■ **Dataset content**
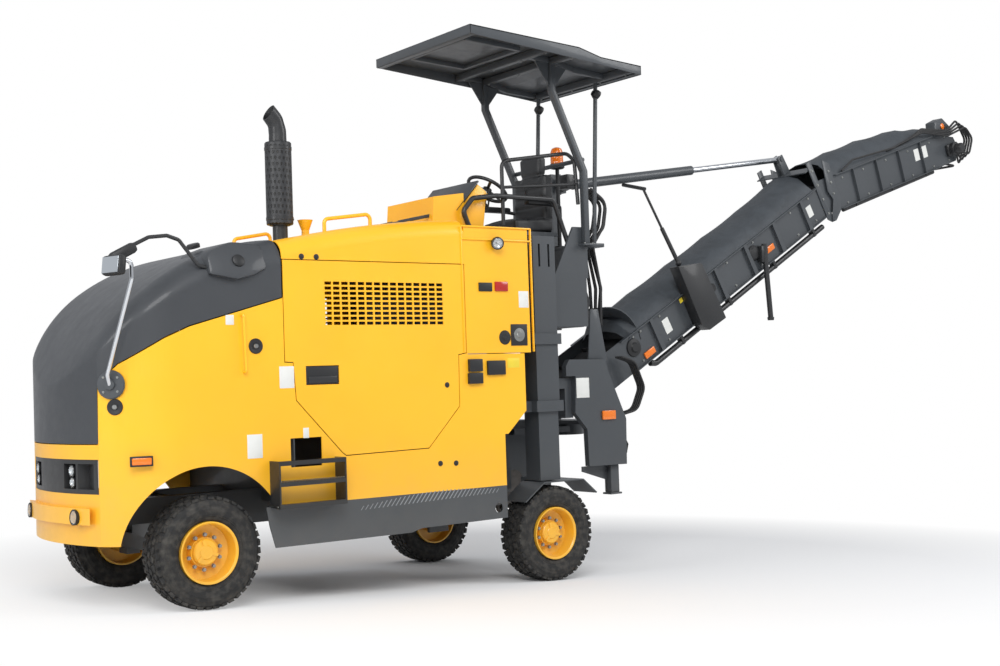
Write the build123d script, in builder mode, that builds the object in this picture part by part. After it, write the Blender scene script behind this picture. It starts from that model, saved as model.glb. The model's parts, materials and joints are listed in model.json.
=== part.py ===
from build123d import *
from math import cos, radians, sin
import os

# ---------------------------------------------------------------- driving dimensions, mm
# Chassis frame: +X forward, +Y left, +Z up, origin on the ground under the front axle.
TYRE_OD = 700.0
TYRE_WIDTH = 246.0
RIM_RADIUS = 192.0
WHEELBASE = 2810.0
NOSE_DOWN = 3.07            # degrees: the rear legs stand extended, so the nose is low
FRONT_WHEEL_Y = 684.0
REAR_LEFT_Y = 604.0
REAR_RIGHT_Y = -980.0       # this wheel stands outside the drum box
BODY_HALF = 800.0           # half width over the side panels
SHEET = 8.0                 # thickness of the bodywork
PANEL_GAP = 6.0             # gap round doors and the hood
FIT = 0.05                  # radial clearance of running fits
CLEAR = 6.0                 # between bodies that move past each other
SEAT = 0.3                  # between curved faces that touch

TYRE_R = TYRE_OD / 2
AXLE_Z = TYRE_R
REAR_X = -WHEELBASE * cos(radians(NOSE_DOWN))
REAR_Z = AXLE_Z - WHEELBASE * sin(radians(NOSE_DOWN))

# Bodywork levels and stations
SKIRT_Z = 335.0             # lower edge of the grey side skirts
PAINT_Z = 595.0             # yellow above, grey below
CHIN_Z = 430.0              # lower edge of the front bumper
LAMP_Z0 = 742.0
LAMP_Z1 = 952.0
HOOD_Z0 = 1046.0            # lower edge of the hood on the nose
SEAM_Z = 2172.0             # seam between the side panels and the top cover
FIREWALL_X = -560.0
SIDE_REAR_X = -1990.0       # rear edge of the side doors
SKIRT_REAR_X = -2300.0
CABINET_REAR_X = -2560.0
CABINET_TOP_Z = 2436.0
CABINET_Z0 = 1540.0
CABINET_IN_Y = 440.0
NOSE_SIDE_X = 620.0         # where the nose face meets the sides
ARCH_R = 530.0

# Milling drum and its box
DRUM_X = -3150.0
DRUM_Z = 525.0
DRUM_OD = 600.0             # over the pick tips
DRUM_WIDTH = 500.0
DRUM_Y = -500.0

# Conveyor
SLEW_X = -3720.0
CONV_Y = -200.0
CONV_WIDTH = 600.0
CONV_SLOPE = 29.2           # degrees, lower section
CONV_UPPER_SLOPE = 17.5
LUFF_X = -3800.0
LUFF_Z = 1262.0
LOWER_LENGTH = 3420.0       # luffing pin to fold pin, along the section

pieces = []


def keep(builder, label):
    """Name a finished piece and put it on the list that is written at the end."""
    builder.part.label = label
    pieces.append(builder.part)


def block(x0, x1, y0, y1, z0, z1, mode=Mode.ADD):
    """A box between two opposite corners."""
    with Locations(((x0 + x1) / 2, (y0 + y1) / 2, (z0 + z1) / 2)):
        Box(abs(x1 - x0), abs(y1 - y0), abs(z1 - z0), mode=mode)


def outline_xz(points):
    """A closed x-z outline, on the plane y = 0."""
    with BuildSketch(Plane.XZ) as outline:
        with BuildLine():
            Polyline(*points, close=True)
        make_face()
    return outline.sketch


def slab(points, y0, y1, mode=Mode.ADD):
    """An x-z outline made solid between y0 and y1."""
    low = min(y0, y1)
    extrude(outline_xz(points).moved(Location((0, low, 0))), amount=-abs(y1 - y0), mode=mode)


def rod_y(x, z, y0, y1, radius, mode=Mode.ADD):
    """A round bar along Y."""
    with Locations(Location((x, (y0 + y1) / 2, z), (90, 0, 0))):
        Cylinder(radius, abs(y1 - y0), mode=mode)


def rod_z(x, y, z0, z1, radius, mode=Mode.ADD):
    """A round bar along Z."""
    with Locations((x, y, (z0 + z1) / 2)):
        Cylinder(radius, abs(z1 - z0), mode=mode)


def rod_between(start, end, radius, mode=Mode.ADD):
    """A round bar from one point to another."""
    span = Vector(*end) - Vector(*start)
    with BuildSketch(Plane(origin=start, z_dir=span)) as section:
        Circle(radius)
    extrude(section.sketch, amount=span.length, mode=mode)


def bent_tube(points, radius, bend):
    """A round tube along straight runs joined by bends."""
    with BuildLine() as path:
        FilletPolyline(*points, radius=bend)
    with BuildSketch(Plane(origin=path.line @ 0, z_dir=path.line % 0)) as section:
        Circle(radius)
    sweep(section.sketch, path=path.line)


def plan_outline(inset=0.0):
    """Outline of the bodywork seen from above: straight sides and a round nose."""
    with BuildSketch() as outline:
        with BuildLine():
            Line((-2700, -BODY_HALF), (-2700, BODY_HALF))
            Line((-2700, BODY_HALF), (180, BODY_HALF))
            side = TangentArc((180, BODY_HALF), (NOSE_SIDE_X, 600), tangent=(1, 0))
            TangentArc((NOSE_SIDE_X, 600), (NOSE_SIDE_X, -600), tangent=side % 1)
            TangentArc((180, -BODY_HALF), (NOSE_SIDE_X, -600), tangent=(1, 0))
            Line((-2700, -BODY_HALF), (180, -BODY_HALF))
        make_face()
        if inset:
            offset(amount=-inset, kind=Kind.INTERSECTION)
    return outline.sketch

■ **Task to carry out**
Repeat the material above in full, quoting it exactly.

■ **Task response**
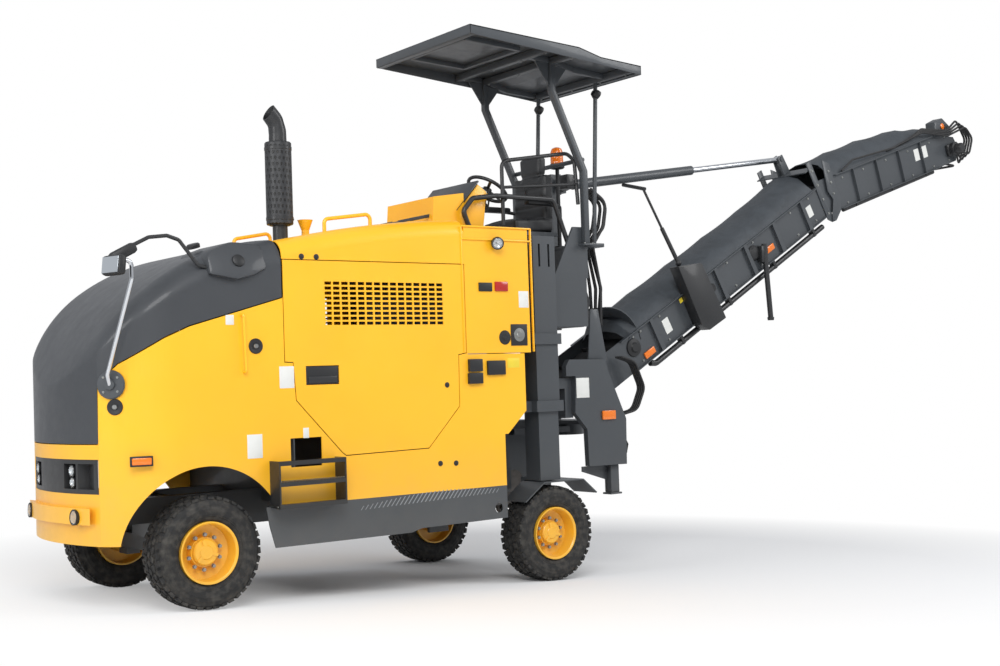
Write the build123d script, in builder mode, that builds the object in this picture part by part. After it, write the Blender scene script behind this picture. It starts from that model, saved as model.glb. The model's parts, materials and joints are listed in model.json.
=== part.py ===
from build123d import *
from math import cos, radians, sin
import os

# ---------------------------------------------------------------- driving dimensions, mm
# Chassis frame: +X forward, +Y left, +Z up, origin on the ground under the front axle.
TYRE_OD = 700.0
TYRE_WIDTH = 246.0
RIM_RADIUS = 192.0
WHEELBASE = 2810.0
NOSE_DOWN = 3.07            # degrees: the rear legs stand extended, so the nose is low
FRONT_WHEEL_Y = 684.0
REAR_LEFT_Y = 604.0
REAR_RIGHT_Y = -980.0       # this wheel stands outside the drum box
BODY_HALF = 800.0           # half width over the side panels
SHEET = 8.0                 # thickness of the bodywork
PANEL_GAP = 6.0             # gap round doors and the hood
FIT = 0.05                  # radial clearance of running fits
CLEAR = 6.0                 # between bodies that move past each other
SEAT = 0.3                  # between curved faces that touch

TYRE_R = TYRE_OD / 2
AXLE_Z = TYRE_R
REAR_X = -WHEELBASE * cos(radians(NOSE_DOWN))
REAR_Z = AXLE_Z - WHEELBASE * sin(radians(NOSE_DOWN))

# Bodywork levels and stations
SKIRT_Z = 335.0             # lower edge of the grey side skirts
PAINT_Z = 595.0             # yellow above, grey below
CHIN_Z = 430.0              # lower edge of the front bumper
LAMP_Z0 = 742.0
LAMP_Z1 = 952.0
HOOD_Z0 = 1046.0            # lower edge of the hood on the nose
SEAM_Z = 2172.0             # seam between the side panels and the top cover
FIREWALL_X = -560.0
SIDE_REAR_X = -1990.0       # rear edge of the side doors
SKIRT_REAR_X = -2300.0
CABINET_REAR_X = -2560.0
CABINET_TOP_Z = 2436.0
CABINET_Z0 = 1540.0
CABINET_IN_Y = 440.0
NOSE_SIDE_X = 620.0         # where the nose face meets the sides
ARCH_R = 530.0

# Milling drum and its box
DRUM_X = -3150.0
DRUM_Z = 525.0
DRUM_OD = 600.0             # over the pick tips
DRUM_WIDTH = 500.0
DRUM_Y = -500.0

# Conveyor
SLEW_X = -3720.0
CONV_Y = -200.0
CONV_WIDTH = 600.0
CONV_SLOPE = 29.2           # degrees, lower section
CONV_UPPER_SLOPE = 17.5
LUFF_X = -3800.0
LUFF_Z = 1262.0
LOWER_LENGTH = 3420.0       # luffing pin to fold pin, along the section

pieces = []


def keep(builder, label):
    """Name a finished piece and put it on the list that is written at the end."""
    builder.part.label = label
    pieces.append(builder.part)


def block(x0, x1, y0, y1, z0, z1, mode=Mode.ADD):
    """A box between two opposite corners."""
    with Locations(((x0 + x1) / 2, (y0 + y1) / 2, (z0 + z1) / 2)):
        Box(abs(x1 - x0), abs(y1 - y0), abs(z1 - z0), mode=mode)


def outline_xz(points):
    """A closed x-z outline, on the plane y = 0."""
    with BuildSketch(Plane.XZ) as outline:
        with BuildLine():
            Polyline(*points, close=True)
        make_face()
    return outline.sketch


def slab(points, y0, y1, mode=Mode.ADD):
    """An x-z outline made solid between y0 and y1."""
    low = min(y0, y1)
    extrude(outline_xz(points).moved(Location((0, low, 0))), amount=-abs(y1 - y0), mode=mode)


def rod_y(x, z, y0, y1, radius, mode=Mode.ADD):
    """A round bar along Y."""
    with Locations(Location((x, (y0 + y1) / 2, z), (90, 0, 0))):
        Cylinder(radius, abs(y1 - y0), mode=mode)


def rod_z(x, y, z0, z1, radius, mode=Mode.ADD):
    """A round bar along Z."""
    with Locations((x, y, (z0 + z1) / 2)):
        Cylinder(radius, abs(z1 - z0), mode=mode)


def rod_between(start, end, radius, mode=Mode.ADD):
    """A round bar from one point to another."""
    span = Vector(*end) - Vector(*start)
    with BuildSketch(Plane(origin=start, z_dir=span)) as section:
        Circle(radius)
    extrude(section.sketch, amount=span.length, mode=mode)


def bent_tube(points, radius, bend):
    """A round tube along straight runs joined by bends."""
    with BuildLine() as path:
        FilletPolyline(*points, radius=bend)
    with BuildSketch(Plane(origin=path.line @ 0, z_dir=path.line % 0)) as section:
        Circle(radius)
    sweep(section.sketch, path=path.line)


def plan_outline(inset=0.0):
    """Outline of the bodywork seen from above: straight sides and a round nose."""
    with BuildSketch() as outline:
        with BuildLine():
            Line((-2700, -BODY_HALF), (-2700, BODY_HALF))
            Line((-2700, BODY_HALF), (180, BODY_HALF))
            side = TangentArc((180, BODY_HALF), (NOSE_SIDE_X, 600), tangent=(1, 0))
            TangentArc((NOSE_SIDE_X, 600), (NOSE_SIDE_X, -600), tangent=side % 1)
            TangentArc((180, -BODY_HALF), (NOSE_SIDE_X, -600), tangent=(1, 0))
            Line((-2700, -BODY_HALF), (180, -BODY_HALF))
        make_face()
        if inset:
            offset(amount=-inset, kind=Kind.INTERSECTION)
    return outline.sketch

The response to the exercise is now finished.